A Responsible Method for Company Research with Public Sources
Company research with public sources looks simple at first: search the company name, collect a few records, move on. In practice, the work becomes useful only when you separate what is verified, what is merely associated, and what still needs context.
That distinction is the difference between research and noise.
What company research is actually trying to answer
Most company research questions fall into a few recurring buckets:
- Does this company legally exist?
- In which jurisdiction is it registered?
- Who appears to control or represent it?
- Are there sanctions, watchlist, or risk-related signals worth noticing?
- Do public documents or records suggest a larger ownership or operational context?
A good method answers these in order. It does not jump straight to interpretation.
Step 1: start with legal identity
Before anything else, establish the company as a legal entity.
Look for:
- official name
- registration number
- jurisdiction
- current status
- known officers or directors where public
- alternate spellings or historical names
This is why structured company sources matter so much. They reduce ambiguity before the harder interpretive work begins.
Step 2: add public-record and document context
Once legal identity is clearer, the next step is often document context:
- filings
- linked entities
- ownership clues
- public records
- registry-adjacent datasets
- structured leaks or investigative databases when appropriate and responsibly framed
This step is where many researchers go wrong. They see a document mentioning a company and immediately treat it as proof of deeper involvement. It rarely works that way. Documents create context; they do not automatically settle attribution.

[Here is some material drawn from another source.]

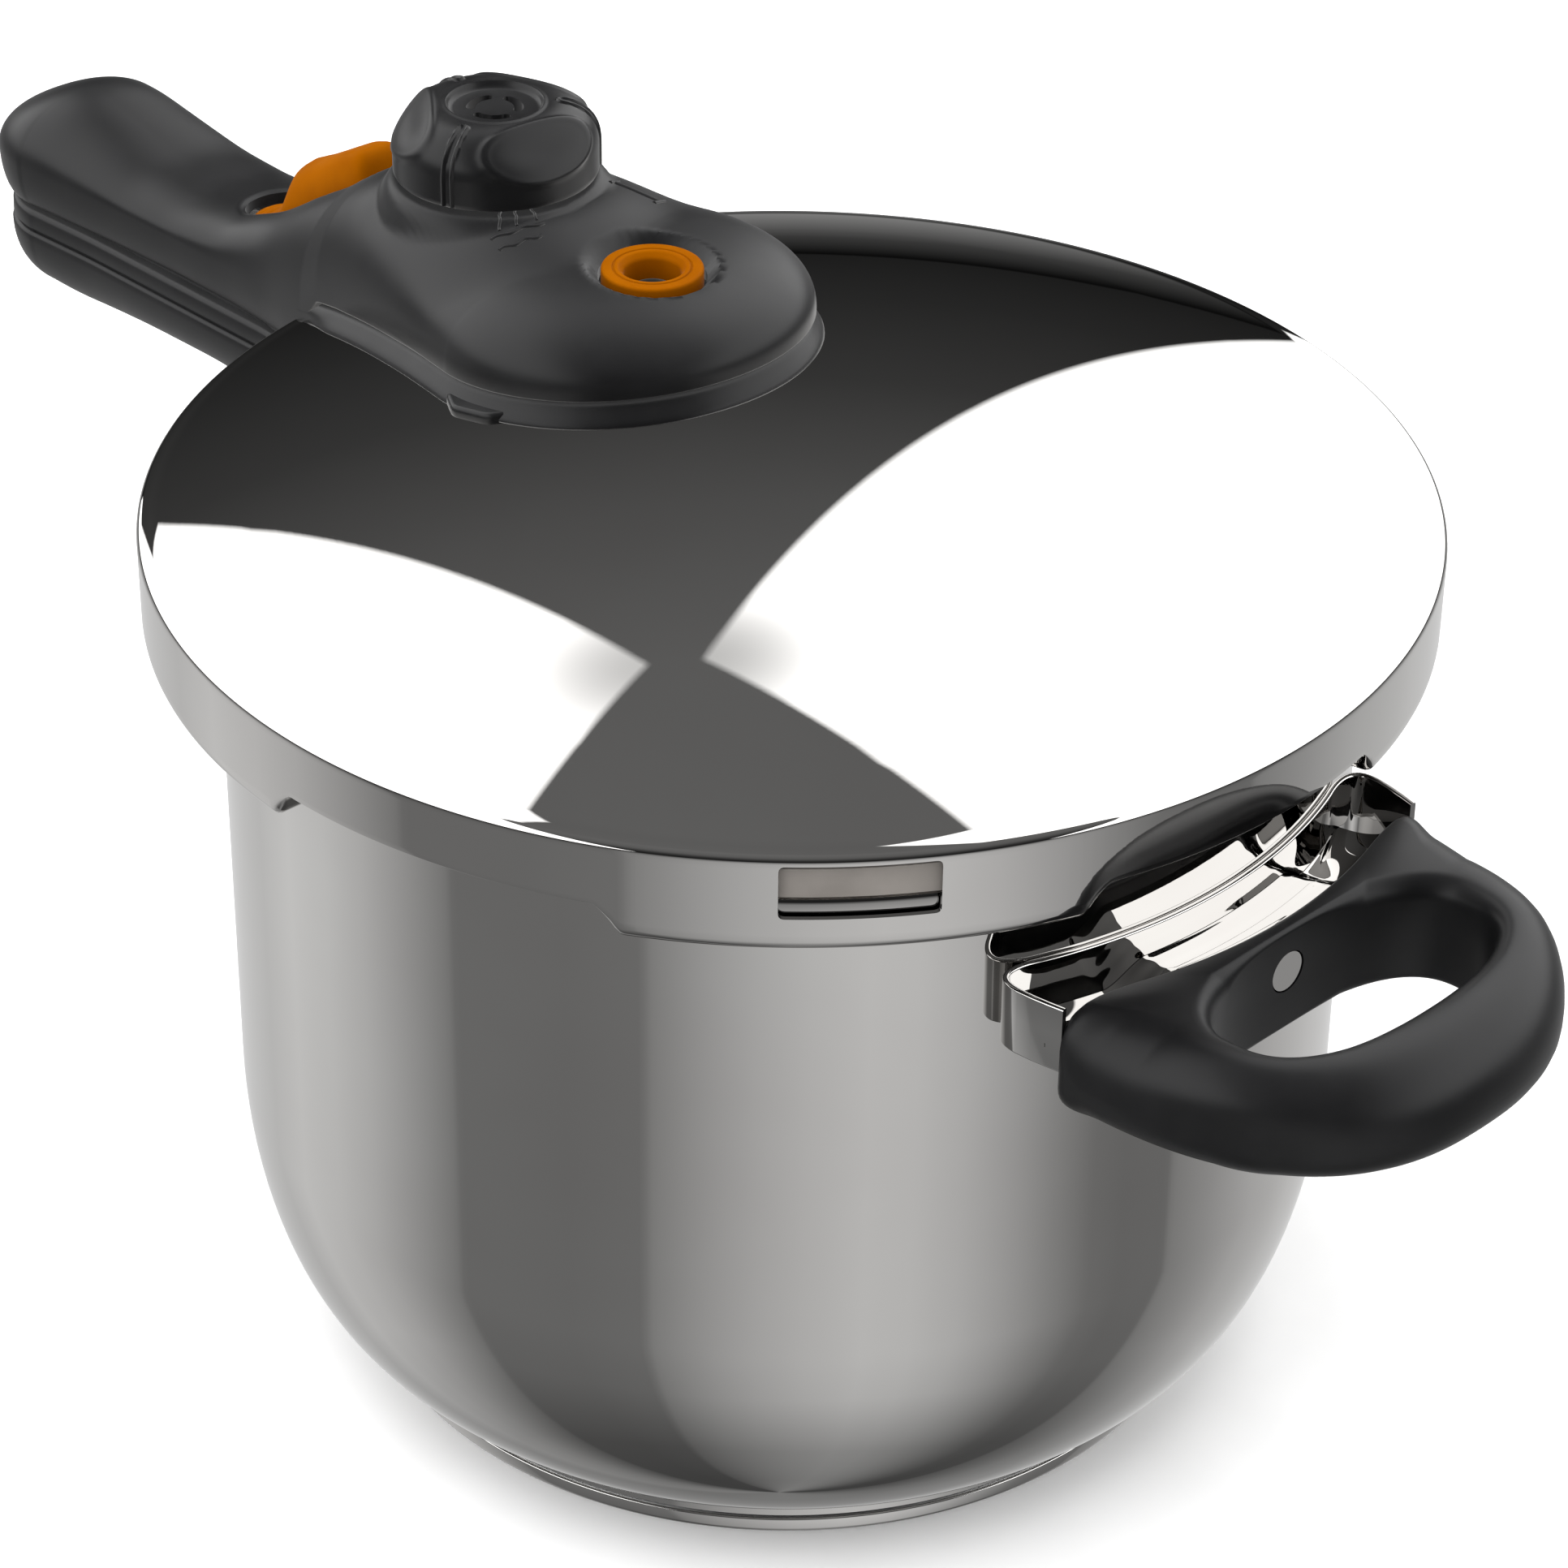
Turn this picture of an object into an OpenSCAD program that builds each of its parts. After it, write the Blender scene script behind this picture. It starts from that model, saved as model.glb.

Step 3: use sanctions and risk signals carefully
Sanctions and risk datasets are useful, but they are not a substitute for analysis.
A good sanctions-oriented check helps answer:
- is the entity itself listed?
- is a closely related entity listed?
- is a director, owner, or affiliate listed?
- is the signal direct or only adjacent?
The key rule is simple: do not collapse adjacency into identity.
A mention in a risk dataset is a starting point for careful checking, not a headline.
Step 4: separate fact from interpretation
When you write up findings, keep four layers separate:
Verified facts
Things the source explicitly states:
- registry name
- incorporation date
- legal status
- named officer
- document title
- filing number
Strong inferences
Reasonable conclusions built from multiple aligned signals.
Weak signals
Hints that are interesting but insufficient on their own.
Open questions
What remains unresolved and needs another source or method.
If those layers blur together, the quality of the work drops quickly.
A minimum viable workflow
A practical company-research workflow often looks like this:
- Confirm legal entity basics
- Check known public records and document sources
- Screen for sanctions and risk-context signals
- Capture the key evidence
- Write a short structured summary
- what is known
- what is likely
- what remains unclear
This is often enough for due diligence, editorial context, or first-pass investigation.
What to avoid
- Treating one dataset as definitive
- Assuming all name matches are meaningful
- Confusing a related person with the company itself
- Skipping the evidence trail
- Writing conclusions stronger than the sources allow
The real goal
Responsible company research is not about collecting the biggest pile of public references. It is about producing a clearer, narrower, better-grounded understanding of an entity and its context.
That requires discipline more than volume.